Это был болид, не луна, это была — мгновение жившая для меня, земного, весть из иных миров, и лучезарная эта повесть мига рассыпалась искрами и вся потонула в море. Я стоял зачарованный, и пока я думал, жалел, мечтал, допевал душою виденное, в первый раз в жизни я четко услышал Рождение музыки. В нескольких высоких камышах, близ которых я стоял, выветрились отверстия. И ветер, залетая в эти отверстия и вновь вылетая из них, создавал правильную смену разных звуков неодинаковой силы, высоты, емкости. И я понял, как когда-то в судорожной руке человека тростник запел.
Эта быль, похожая на сказку, это маленькое видение из дней скитаний, всегда припоминается мне, когда я думаю о такой творческой душе, как Скрябин, сумевший рассыпать в своей музыке пение падающих лун. Этот образ припомнился мне и сегодня, когда я стал думать об изысканном художнике «Кипарисового ларца» и «Фамиры Кифарэда», о неведомом толпе поэте внутренней музыки, Иннокентии Анненском.
Сопоставляя имена Скрябина и Анненского, не степень величия их я сопоставляю, не размеры достижений, а родство досягновения — братскую близость двух душ в направлении их духовного взгляда, устремленного не сюда, а туда, не вовне, а внутрь. Тонкое перемещение самых элементов творчества в порядке их художественного применения. Музыка света, живопись музыки, красноречие молчания и недоговоренности, говорение сразу о двух мирах, о трех, о Бесконечности.
Если я возьму сборник стихов Анненского, и не сборник, а книгу, «Кипарисовый ларец», и просто перечислю перечень оглавления — не весь, конечно, это длинно, но хоть часть, — я достигну этим ощущения музыкальности души; он, поэт, достигает музыкального ясновидения в моей душе. Весь первый отдел книги распадается на группы по три песнопения, и каждые три называются именем Трилистника. Вот некоторые из них: Трилистник Сумеречный, Трилистник Соблазна, Трилистник Лунный, Трилистник Обреченности, Трилистник Огненный, Трилистник Проклятия, Трилистник Тоски, Трилистник Дождевой, Трилистник Замирания.

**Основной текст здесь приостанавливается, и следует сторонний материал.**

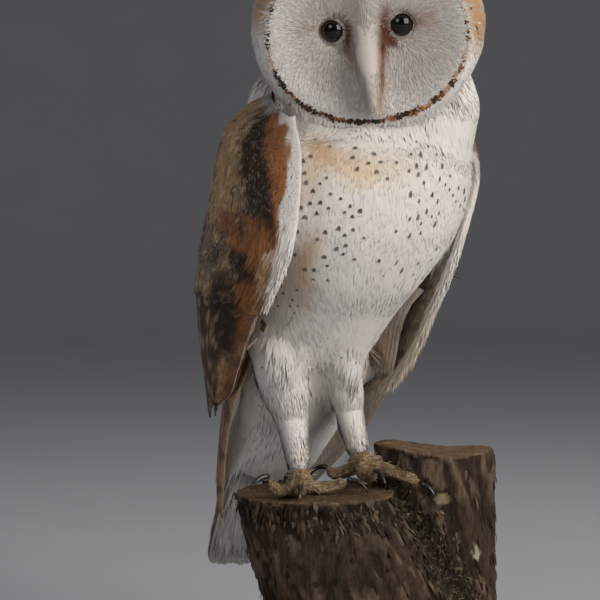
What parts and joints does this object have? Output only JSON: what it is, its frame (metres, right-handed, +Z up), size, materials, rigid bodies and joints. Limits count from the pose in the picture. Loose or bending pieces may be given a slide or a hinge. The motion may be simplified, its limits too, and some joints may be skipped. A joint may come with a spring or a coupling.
{
  "type": "mounted barn owl",
  "caption": "Life-size barn owl, mounted as a still museum specimen, standing with folded wings on a forked upright log with a flat sawn base.",
  "frame": {"origin": "centre of the log's flat base, where the mount stands", "axes": "+Z up, along the standing bird's longest extent; -Y is the way the face looks; +X is to the bird's left"},
  "size_m": [0.1686, 0.1972, 0.422],
  "materials": {
    "plumage_white": "soft white body plumage",
    "plumage_buff": "buff and grey wing feathers",
    "eye": "glossy black glass eye",
    "bill": "ivory horn",
    "claw": "polished dark horn",
    "toe_skin": "scaly ochre skin with bristles",
    "bark": "dry rough bark"
  },
  "bodies": {
    "root": {"head": "plumage_white", "bill": "bill", "eye_right": "eye", "eye_left": "eye", "neck": "plumage_white", "trunk": "plumage_white", "vent": "plumage_white", "tail": "plumage_white", "wing_right": "plumage_buff", "wing_left": "plumage_buff", "primaries_right": "plumage_buff", "primaries_left": "plumage_buff", "thigh_right": "plumage_white", "thigh_left": "plumage_white", "shank_right": "plumage_white", "shank_left": "plumage_white", "foot_right": "toe_skin", "foot_left": "toe_skin", "claw_right_hind": "claw", "claw_right_inner": "claw", "claw_right_middle": "claw", "claw_right_outer": "claw", "claw_left_hind": "claw", "claw_left_inner": "claw", "claw_left_middle": "claw", "claw_left_outer": "claw", "log": "bark"}
  },
  "joints": []
}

Три стихотворения Трилистника зовутся «Сиреневая мгла», «Тоска мимолетности», «Свечку внесли». В этих трех звенящая поэма всей души Анненского. Его мечта медлит в «Сиреневой мгле» и хотела бы быть в ней если не всегда, то долго. Но преданная небесному цвету и духу всепоющая мечта каждую секунду дрожит и качается на тонком острие, называющемся тоской мимолетности. И чуть в сумеречную мглу мечтания ворвется чуждый свет, — а он должен ворваться — чуть внесут ранящую глаз свечку, богатство внутреннего созерцания кончается, начинается точная предельность пониманья, зренья, размещенья предметов и существ, и чувств, и помыслов. Предметы перестают переходить один в другой, сущности не обогащают более одна другую заплескиванием вольного, нового, чужого, мгновенно родного, души убегают врозь, размыкается поцелуй.
Это тот сумеречный мир внутреннего понимания и духовно-музыкального ясновидения, о котором говорил Шелли, заставляя любимую Джен играть на гитаре, чтобы музыка, лунный и свет, и чувство были одно. О нем говорил наш Тютчев в своем знаменитом «Тени сизые сменились», символическую красоту которого, в переводе, мне посчастливилось раз в жизни, даже через преграду чуждого языка, дать почувствовать избранным французам и англичанам. Ибо в таком мироощущении, в таком художественном игрании символами начинается торжество сокровенного начала музыки, а музыка говорит языком богов и, понятная вполне только богам, так богата, так понятна, в отдельных волнах своих, всем, даже зверям, даже людям.
Одно из песнопений такого порядка в книге Анненского должно считать поистине надлежащим к миру тайноведения. Это «Смычок и струны». Не знаю, знал ли его Скрябин, но он должен был бы ему радоваться.